Gather the lines that hold the string "bodies".

**PROVIDED MATERIAL**
▬▬▬
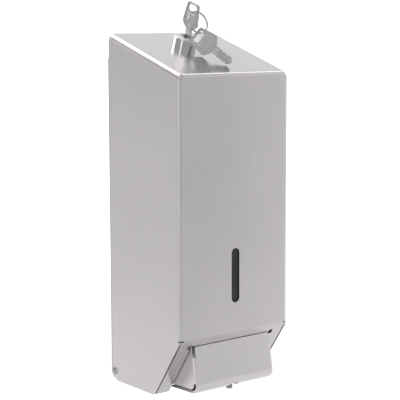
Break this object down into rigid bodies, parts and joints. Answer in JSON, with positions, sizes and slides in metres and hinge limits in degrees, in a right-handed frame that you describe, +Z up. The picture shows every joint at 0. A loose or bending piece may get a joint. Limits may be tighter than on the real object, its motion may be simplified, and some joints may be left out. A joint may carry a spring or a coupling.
{
  "type": "wall mounted soap dispenser",
  "caption": "Lockable brushed steel wall soap dispenser with a tilting cover, push lever, refillable tank, lever pump, sight slot and cam lock with keys",
  "frame": {"origin": "centre of the four wall screw holes, on the rear face of the back plate", "axes": "+Z up, +Y into the wall, front faces -Y, +X to the right seen from the front"},
  "size_m": [0.1236, 0.1045, 0.3371],
  "materials": {
    "brushed_steel": "brushed stainless sheet, satin",
    "lever_steel": "brushed stainless sheet, satin, grain across the lever",
    "plain_steel": "plain zinc bright steel",
    "rivet_steel": "stainless fastener",
    "lock_chrome": "polished chrome plate",
    "key_metal": "nickel plated brass, fine brushed",
    "ring_wire": "nickel plated spring wire",
    "smoked_pane": "smoked clear plastic",
    "tank_plastic": "translucent natural polyethylene",
    "pump_white": "white acetal",
    "spout_plastic": "grey acetal",
    "black_rubber": "black rubber",
    "spring_wire": "stainless spring wire"
  },
  "bodies": {
    "wall_frame": {"back_plate": "plain_steel", "plate_rivets": "rivet_steel", "hinge_rivets": "rivet_steel", "hinge_washers": "pump_white", "tank_shelf": "plain_steel", "lock_catch": "plain_steel", "soap_tank": "tank_plastic", "flap_pin": "rivet_steel", "pump_body": "pump_white", "pump_gland": "pump_white", "pump_nut": "pump_white", "neck_gasket": "black_rubber", "inlet_valve": "black_rubber"},
    "cover": {"cover": "brushed_steel", "sight_window": "smoked_pane", "lever_bracket_right": "plain_steel", "lever_bracket_left": "plain_steel", "lever_pins": "rivet_steel", "pin_clips": "spring_wire", "lock_body": "lock_chrome", "lock_washer": "plain_steel", "lock_nut": "plain_steel"},
    "lever": {"push_lever": "lever_steel", "push_pad": "black_rubber"},
    "plunger": {"pump_piston": "pump_white", "piston_seal": "black_rubber", "pump_head": "spout_plastic", "spout": "spout_plastic", "pump_spring": "spring_wire"},
    "flap": {"fill_flap": "pump_white"},
    "lock_turn": {"lock_plug": "key_metal", "lock_cam": "plain_steel", "cam_screw": "rivet_steel"},
    "key": {"key": "key_metal"},
    "ring": {"key_ring": "ring_wire"},
    "spare": {"spare_key": "key_metal"}
  },
  "joints": [
    {"name": "cover_tilt", "type": "hinge", "parent": "wall_frame", "child": "cover", "pos_m": [0, -0.0068, -0.1515], "axis": [1, 0, 0], "range_deg": [0, 60]},
    {"name": "lever_push", "type": "hinge", "parent": "cover", "child": "lever", "pos_m": [0, -0.0938, -0.112], "axis": [1, 0, 0], "range_deg": [0, 12]},
    {"name": "pump_stroke", "type": "slide", "parent": "wall_frame", "child": "plunger", "axis": [0, 1, 0], "range_m": [0, 0.0058], "deforming": ["pump_spring"]},
    {"name": "flap_lift", "type": "hinge", "parent": "wall_frame", "child": "flap", "pos_m": [0, -0.0435, 0.0715], "axis": [-1, 0, 0], "range_deg": [0, 90]},
    {"name": "lock_turn", "type": "hinge", "parent": "cover", "child": "lock_turn", "pos_m": [0, -0.0355, 0.13816], "axis": [0, -0.3123, 0.95], "range_deg": [-90, 0]},
    {"name": "key_draw", "type": "slide", "parent": "lock_turn", "child": "key", "axis": [0, -0.3123, 0.95], "range_m": [0, 0.018]},
    {"name": "ring_swing", "type": "hinge", "parent": "key", "child": "ring", "pos_m": [0, -0.04891, 0.16933], "axis": [-1, 0, 0], "range_deg": [0, 60]},
    {"name": "spare_key_swing", "type": "hinge", "parent": "ring", "child": "spare", "pos_m": [-0.0001, -0.05714, 0.14776], "axis": [-0.8447, -0.4169, 0.3357], "range_deg": [0, 40]}
  ],
  "couplings": [
    {"joint": "pump_stroke", "follows": "lever_push", "m_per_rad": 0.0262}
  ]
}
▬▬▬
**ANSWER**
Break this object down into rigid bodies, parts and joints. Answer in JSON, with positions, sizes and slides in metres and hinge limits in degrees, in a right-handed frame that you describe, +Z up. The picture shows every joint at 0. A loose or bending piece may get a joint. Limits may be tighter than on the real object, its motion may be simplified, and some joints may be left out. A joint may carry a spring or a coupling.
  "bodies": {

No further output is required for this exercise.